● **DIRECTIONS**
Every line of the material that follows must be printed again exactly.

--- BEGIN ---

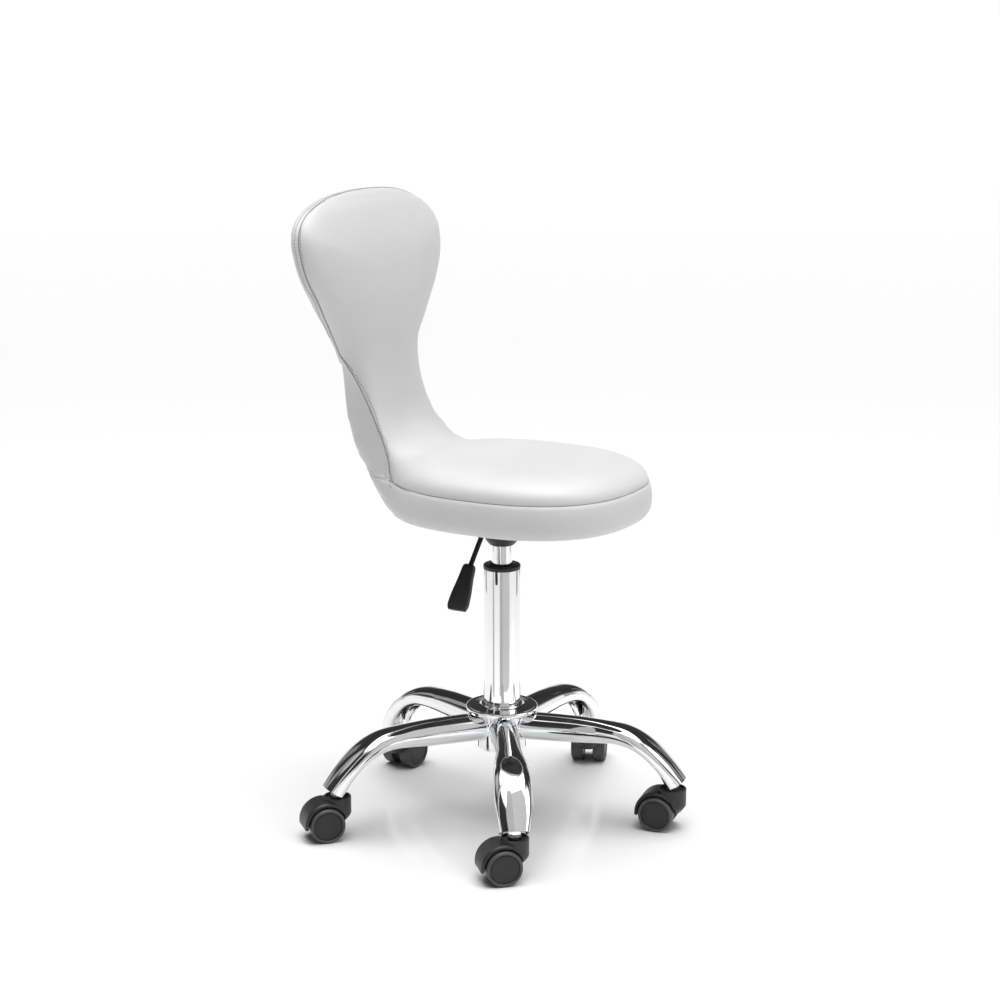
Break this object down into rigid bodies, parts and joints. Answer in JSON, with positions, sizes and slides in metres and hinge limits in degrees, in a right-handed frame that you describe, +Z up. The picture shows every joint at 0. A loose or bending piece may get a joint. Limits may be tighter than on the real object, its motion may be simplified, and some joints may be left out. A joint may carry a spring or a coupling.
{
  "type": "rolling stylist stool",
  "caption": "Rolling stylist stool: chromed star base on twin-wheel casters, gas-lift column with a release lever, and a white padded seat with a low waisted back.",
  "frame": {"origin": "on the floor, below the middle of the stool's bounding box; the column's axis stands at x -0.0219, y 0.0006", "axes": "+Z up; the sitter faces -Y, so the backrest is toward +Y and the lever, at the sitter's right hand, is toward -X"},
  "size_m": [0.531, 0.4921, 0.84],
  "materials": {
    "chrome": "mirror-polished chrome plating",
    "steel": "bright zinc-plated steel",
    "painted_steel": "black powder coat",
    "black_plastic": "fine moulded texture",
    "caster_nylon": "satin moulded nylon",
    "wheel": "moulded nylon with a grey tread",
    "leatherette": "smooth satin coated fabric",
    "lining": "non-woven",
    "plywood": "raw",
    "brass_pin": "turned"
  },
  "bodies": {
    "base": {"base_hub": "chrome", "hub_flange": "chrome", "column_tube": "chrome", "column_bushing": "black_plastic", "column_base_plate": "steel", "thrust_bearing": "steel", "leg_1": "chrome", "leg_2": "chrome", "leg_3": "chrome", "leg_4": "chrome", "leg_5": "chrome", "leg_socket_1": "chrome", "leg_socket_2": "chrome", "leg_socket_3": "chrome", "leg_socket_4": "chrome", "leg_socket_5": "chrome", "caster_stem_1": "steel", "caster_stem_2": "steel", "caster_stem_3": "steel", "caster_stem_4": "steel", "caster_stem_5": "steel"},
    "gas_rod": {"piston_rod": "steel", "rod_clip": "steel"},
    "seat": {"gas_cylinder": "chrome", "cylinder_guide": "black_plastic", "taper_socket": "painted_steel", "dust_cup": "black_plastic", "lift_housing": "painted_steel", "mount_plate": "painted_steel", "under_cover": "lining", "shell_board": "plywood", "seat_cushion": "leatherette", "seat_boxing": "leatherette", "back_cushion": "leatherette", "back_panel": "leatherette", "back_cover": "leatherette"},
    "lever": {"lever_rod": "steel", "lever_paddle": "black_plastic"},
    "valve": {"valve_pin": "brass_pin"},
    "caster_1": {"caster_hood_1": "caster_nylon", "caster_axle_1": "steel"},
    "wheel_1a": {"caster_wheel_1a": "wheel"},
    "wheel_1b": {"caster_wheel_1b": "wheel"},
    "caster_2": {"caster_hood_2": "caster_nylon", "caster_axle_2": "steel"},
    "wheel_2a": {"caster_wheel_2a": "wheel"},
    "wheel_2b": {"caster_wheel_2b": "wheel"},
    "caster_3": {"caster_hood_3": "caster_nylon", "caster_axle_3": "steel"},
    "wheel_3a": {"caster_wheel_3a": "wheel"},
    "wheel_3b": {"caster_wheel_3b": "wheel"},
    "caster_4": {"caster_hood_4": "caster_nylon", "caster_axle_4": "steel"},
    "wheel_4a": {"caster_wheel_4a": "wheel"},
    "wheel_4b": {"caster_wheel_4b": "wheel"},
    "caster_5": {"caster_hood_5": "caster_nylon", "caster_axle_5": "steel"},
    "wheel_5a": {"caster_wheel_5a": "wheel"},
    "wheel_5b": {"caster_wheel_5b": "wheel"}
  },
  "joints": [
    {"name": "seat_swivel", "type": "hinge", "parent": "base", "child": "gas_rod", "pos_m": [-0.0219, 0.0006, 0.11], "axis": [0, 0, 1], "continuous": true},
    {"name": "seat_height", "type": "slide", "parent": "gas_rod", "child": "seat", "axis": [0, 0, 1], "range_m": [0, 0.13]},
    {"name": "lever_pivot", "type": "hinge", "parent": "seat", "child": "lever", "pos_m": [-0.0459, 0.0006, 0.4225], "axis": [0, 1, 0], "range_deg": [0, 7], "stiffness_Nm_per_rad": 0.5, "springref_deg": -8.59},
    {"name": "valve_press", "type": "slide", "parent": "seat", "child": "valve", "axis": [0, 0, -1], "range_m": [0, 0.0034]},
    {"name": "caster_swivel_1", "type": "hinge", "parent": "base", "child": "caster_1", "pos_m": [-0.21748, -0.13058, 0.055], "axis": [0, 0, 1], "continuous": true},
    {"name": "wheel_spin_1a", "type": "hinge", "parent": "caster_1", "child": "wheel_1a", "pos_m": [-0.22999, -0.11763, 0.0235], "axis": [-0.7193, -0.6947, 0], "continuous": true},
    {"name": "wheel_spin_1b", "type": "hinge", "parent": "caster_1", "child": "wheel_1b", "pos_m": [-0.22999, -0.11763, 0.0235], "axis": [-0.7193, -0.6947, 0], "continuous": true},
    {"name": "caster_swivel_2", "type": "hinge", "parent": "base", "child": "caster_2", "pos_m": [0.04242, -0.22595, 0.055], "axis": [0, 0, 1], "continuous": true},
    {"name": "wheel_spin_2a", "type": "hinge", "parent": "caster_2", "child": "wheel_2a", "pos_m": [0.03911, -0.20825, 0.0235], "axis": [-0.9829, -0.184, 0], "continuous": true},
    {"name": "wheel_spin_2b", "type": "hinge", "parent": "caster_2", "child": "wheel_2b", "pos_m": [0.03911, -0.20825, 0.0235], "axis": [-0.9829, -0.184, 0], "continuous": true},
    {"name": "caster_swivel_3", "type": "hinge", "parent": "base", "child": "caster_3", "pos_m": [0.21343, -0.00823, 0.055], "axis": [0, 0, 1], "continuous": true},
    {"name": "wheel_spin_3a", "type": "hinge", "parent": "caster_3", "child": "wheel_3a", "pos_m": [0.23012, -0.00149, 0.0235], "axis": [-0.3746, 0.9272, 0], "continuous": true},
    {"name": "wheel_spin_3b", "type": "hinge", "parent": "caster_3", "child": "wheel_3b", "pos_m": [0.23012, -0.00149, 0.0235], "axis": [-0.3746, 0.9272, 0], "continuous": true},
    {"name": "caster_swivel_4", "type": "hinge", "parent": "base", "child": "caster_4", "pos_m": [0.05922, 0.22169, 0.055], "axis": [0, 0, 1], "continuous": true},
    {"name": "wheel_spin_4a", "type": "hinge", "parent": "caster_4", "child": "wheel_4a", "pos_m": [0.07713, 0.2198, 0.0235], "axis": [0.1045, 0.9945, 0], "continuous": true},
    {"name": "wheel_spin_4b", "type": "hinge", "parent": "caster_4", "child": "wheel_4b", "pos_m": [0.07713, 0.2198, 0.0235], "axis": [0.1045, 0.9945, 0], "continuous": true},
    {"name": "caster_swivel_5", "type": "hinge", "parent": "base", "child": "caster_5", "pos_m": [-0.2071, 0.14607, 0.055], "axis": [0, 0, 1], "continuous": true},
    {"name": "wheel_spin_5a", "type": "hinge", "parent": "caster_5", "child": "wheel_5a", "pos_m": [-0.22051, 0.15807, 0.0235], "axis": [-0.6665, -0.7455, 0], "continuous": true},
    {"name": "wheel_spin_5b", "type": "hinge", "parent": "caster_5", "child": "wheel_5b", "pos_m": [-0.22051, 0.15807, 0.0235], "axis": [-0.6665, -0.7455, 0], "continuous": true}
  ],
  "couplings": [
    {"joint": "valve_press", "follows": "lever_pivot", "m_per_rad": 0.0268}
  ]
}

--- END ---

● **SOLUTION TO THIS PROBLEM**
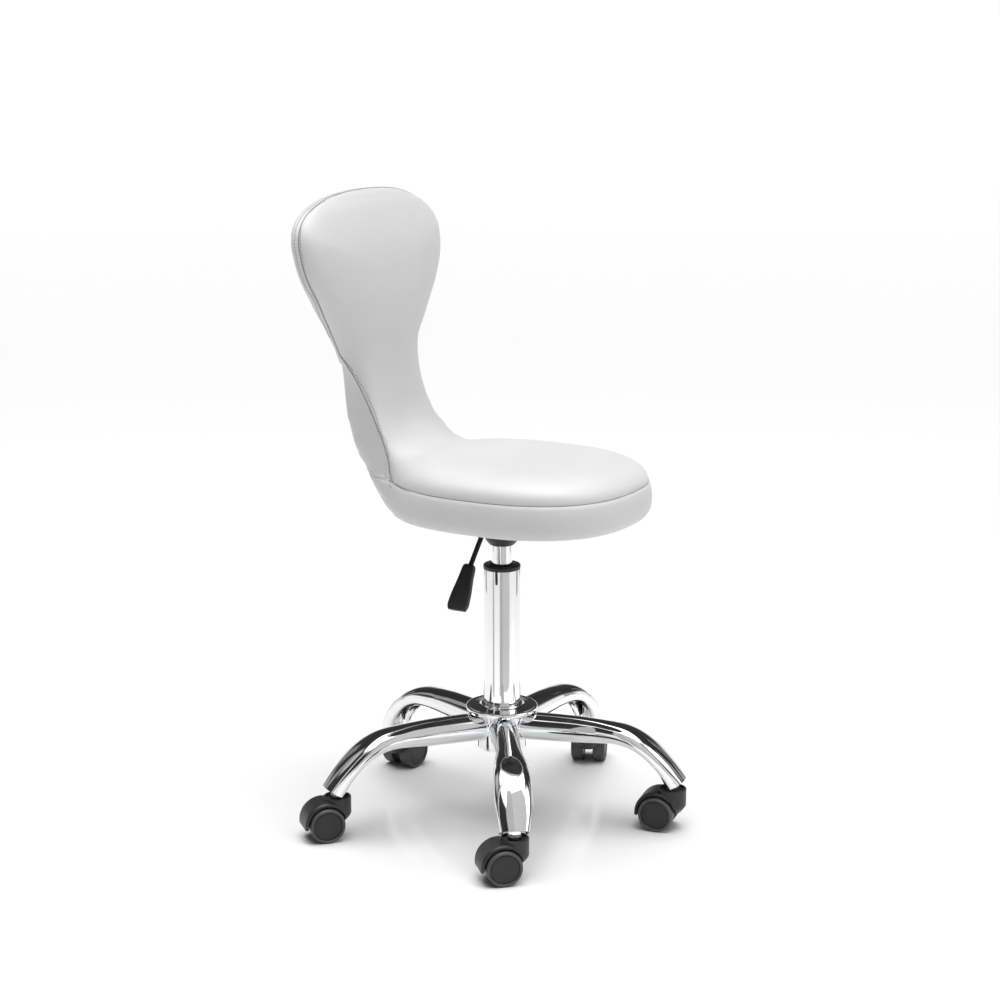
Break this object down into rigid bodies, parts and joints. Answer in JSON, with positions, sizes and slides in metres and hinge limits in degrees, in a right-handed frame that you describe, +Z up. The picture shows every joint at 0. A loose or bending piece may get a joint. Limits may be tighter than on the real object, its motion may be simplified, and some joints may be left out. A joint may carry a spring or a coupling.
{
  "type": "rolling stylist stool",
  "caption": "Rolling stylist stool: chromed star base on twin-wheel casters, gas-lift column with a release lever, and a white padded seat with a low waisted back.",
  "frame": {"origin": "on the floor, below the middle of the stool's bounding box; the column's axis stands at x -0.0219, y 0.0006", "axes": "+Z up; the sitter faces -Y, so the backrest is toward +Y and the lever, at the sitter's right hand, is toward -X"},
  "size_m": [0.531, 0.4921, 0.84],
  "materials": {
    "chrome": "mirror-polished chrome plating",
    "steel": "bright zinc-plated steel",
    "painted_steel": "black powder coat",
    "black_plastic": "fine moulded texture",
    "caster_nylon": "satin moulded nylon",
    "wheel": "moulded nylon with a grey tread",
    "leatherette": "smooth satin coated fabric",
    "lining": "non-woven",
    "plywood": "raw",
    "brass_pin": "turned"
  },
  "bodies": {
    "base": {"base_hub": "chrome", "hub_flange": "chrome", "column_tube": "chrome", "column_bushing": "black_plastic", "column_base_plate": "steel", "thrust_bearing": "steel", "leg_1": "chrome", "leg_2": "chrome", "leg_3": "chrome", "leg_4": "chrome", "leg_5": "chrome", "leg_socket_1": "chrome", "leg_socket_2": "chrome", "leg_socket_3": "chrome", "leg_socket_4": "chrome", "leg_socket_5": "chrome", "caster_stem_1": "steel", "caster_stem_2": "steel", "caster_stem_3": "steel", "caster_stem_4": "steel", "caster_stem_5": "steel"},
    "gas_rod": {"piston_rod": "steel", "rod_clip": "steel"},
    "seat": {"gas_cylinder": "chrome", "cylinder_guide": "black_plastic", "taper_socket": "painted_steel", "dust_cup": "black_plastic", "lift_housing": "painted_steel", "mount_plate": "painted_steel", "under_cover": "lining", "shell_board": "plywood", "seat_cushion": "leatherette", "seat_boxing": "leatherette", "back_cushion": "leatherette", "back_panel": "leatherette", "back_cover": "leatherette"},
    "lever": {"lever_rod": "steel", "lever_paddle": "black_plastic"},
    "valve": {"valve_pin": "brass_pin"},
    "caster_1": {"caster_hood_1": "caster_nylon", "caster_axle_1": "steel"},
    "wheel_1a": {"caster_wheel_1a": "wheel"},
    "wheel_1b": {"caster_wheel_1b": "wheel"},
    "caster_2": {"caster_hood_2": "caster_nylon", "caster_axle_2": "steel"},
    "wheel_2a": {"caster_wheel_2a": "wheel"},
    "wheel_2b": {"caster_wheel_2b": "wheel"},
    "caster_3": {"caster_hood_3": "caster_nylon", "caster_axle_3": "steel"},
    "wheel_3a": {"caster_wheel_3a": "wheel"},
    "wheel_3b": {"caster_wheel_3b": "wheel"},
    "caster_4": {"caster_hood_4": "caster_nylon", "caster_axle_4": "steel"},
    "wheel_4a": {"caster_wheel_4a": "wheel"},
    "wheel_4b": {"caster_wheel_4b": "wheel"},
    "caster_5": {"caster_hood_5": "caster_nylon", "caster_axle_5": "steel"},
    "wheel_5a": {"caster_wheel_5a": "wheel"},
    "wheel_5b": {"caster_wheel_5b": "wheel"}
  },
  "joints": [
    {"name": "seat_swivel", "type": "hinge", "parent": "base", "child": "gas_rod", "pos_m": [-0.0219, 0.0006, 0.11], "axis": [0, 0, 1], "continuous": true},
    {"name": "seat_height", "type": "slide", "parent": "gas_rod", "child": "seat", "axis": [0, 0, 1], "range_m": [0, 0.13]},
    {"name": "lever_pivot", "type": "hinge", "parent": "seat", "child": "lever", "pos_m": [-0.0459, 0.0006, 0.4225], "axis": [0, 1, 0], "range_deg": [0, 7], "stiffness_Nm_per_rad": 0.5, "springref_deg": -8.59},
    {"name": "valve_press", "type": "slide", "parent": "seat", "child": "valve", "axis": [0, 0, -1], "range_m": [0, 0.0034]},
    {"name": "caster_swivel_1", "type": "hinge", "parent": "base", "child": "caster_1", "pos_m": [-0.21748, -0.13058, 0.055], "axis": [0, 0, 1], "continuous": true},
    {"name": "wheel_spin_1a", "type": "hinge", "parent": "caster_1", "child": "wheel_1a", "pos_m": [-0.22999, -0.11763, 0.0235], "axis": [-0.7193, -0.6947, 0], "continuous": true},
    {"name": "wheel_spin_1b", "type": "hinge", "parent": "caster_1", "child": "wheel_1b", "pos_m": [-0.22999, -0.11763, 0.0235], "axis": [-0.7193, -0.6947, 0], "continuous": true},
    {"name": "caster_swivel_2", "type": "hinge", "parent": "base", "child": "caster_2", "pos_m": [0.04242, -0.22595, 0.055], "axis": [0, 0, 1], "continuous": true},
    {"name": "wheel_spin_2a", "type": "hinge", "parent": "caster_2", "child": "wheel_2a", "pos_m": [0.03911, -0.20825, 0.0235], "axis": [-0.9829, -0.184, 0], "continuous": true},
    {"name": "wheel_spin_2b", "type": "hinge", "parent": "caster_2", "child": "wheel_2b", "pos_m": [0.03911, -0.20825, 0.0235], "axis": [-0.9829, -0.184, 0], "continuous": true},
    {"name": "caster_swivel_3", "type": "hinge", "parent": "base", "child": "caster_3", "pos_m": [0.21343, -0.00823, 0.055], "axis": [0, 0, 1], "continuous": true},
    {"name": "wheel_spin_3a", "type": "hinge", "parent": "caster_3", "child": "wheel_3a", "pos_m": [0.23012, -0.00149, 0.0235], "axis": [-0.3746, 0.9272, 0], "continuous": true},
    {"name": "wheel_spin_3b", "type": "hinge", "parent": "caster_3", "child": "wheel_3b", "pos_m": [0.23012, -0.00149, 0.0235], "axis": [-0.3746, 0.9272, 0], "continuous": true},
    {"name": "caster_swivel_4", "type": "hinge", "parent": "base", "child": "caster_4", "pos_m": [0.05922, 0.22169, 0.055], "axis": [0, 0, 1], "continuous": true},
    {"name": "wheel_spin_4a", "type": "hinge", "parent": "caster_4", "child": "wheel_4a", "pos_m": [0.07713, 0.2198, 0.0235], "axis": [0.1045, 0.9945, 0], "continuous": true},
    {"name": "wheel_spin_4b", "type": "hinge", "parent": "caster_4", "child": "wheel_4b", "pos_m": [0.07713, 0.2198, 0.0235], "axis": [0.1045, 0.9945, 0], "continuous": true},
    {"name": "caster_swivel_5", "type": "hinge", "parent": "base", "child": "caster_5", "pos_m": [-0.2071, 0.14607, 0.055], "axis": [0, 0, 1], "continuous": true},
    {"name": "wheel_spin_5a", "type": "hinge", "parent": "caster_5", "child": "wheel_5a", "pos_m": [-0.22051, 0.15807, 0.0235], "axis": [-0.6665, -0.7455, 0], "continuous": true},
    {"name": "wheel_spin_5b", "type": "hinge", "parent": "caster_5", "child": "wheel_5b", "pos_m": [-0.22051, 0.15807, 0.0235], "axis": [-0.6665, -0.7455, 0], "continuous": true}
  ],
  "couplings": [
    {"joint": "valve_press", "follows": "lever_pivot", "m_per_rad": 0.0268}
  ]
}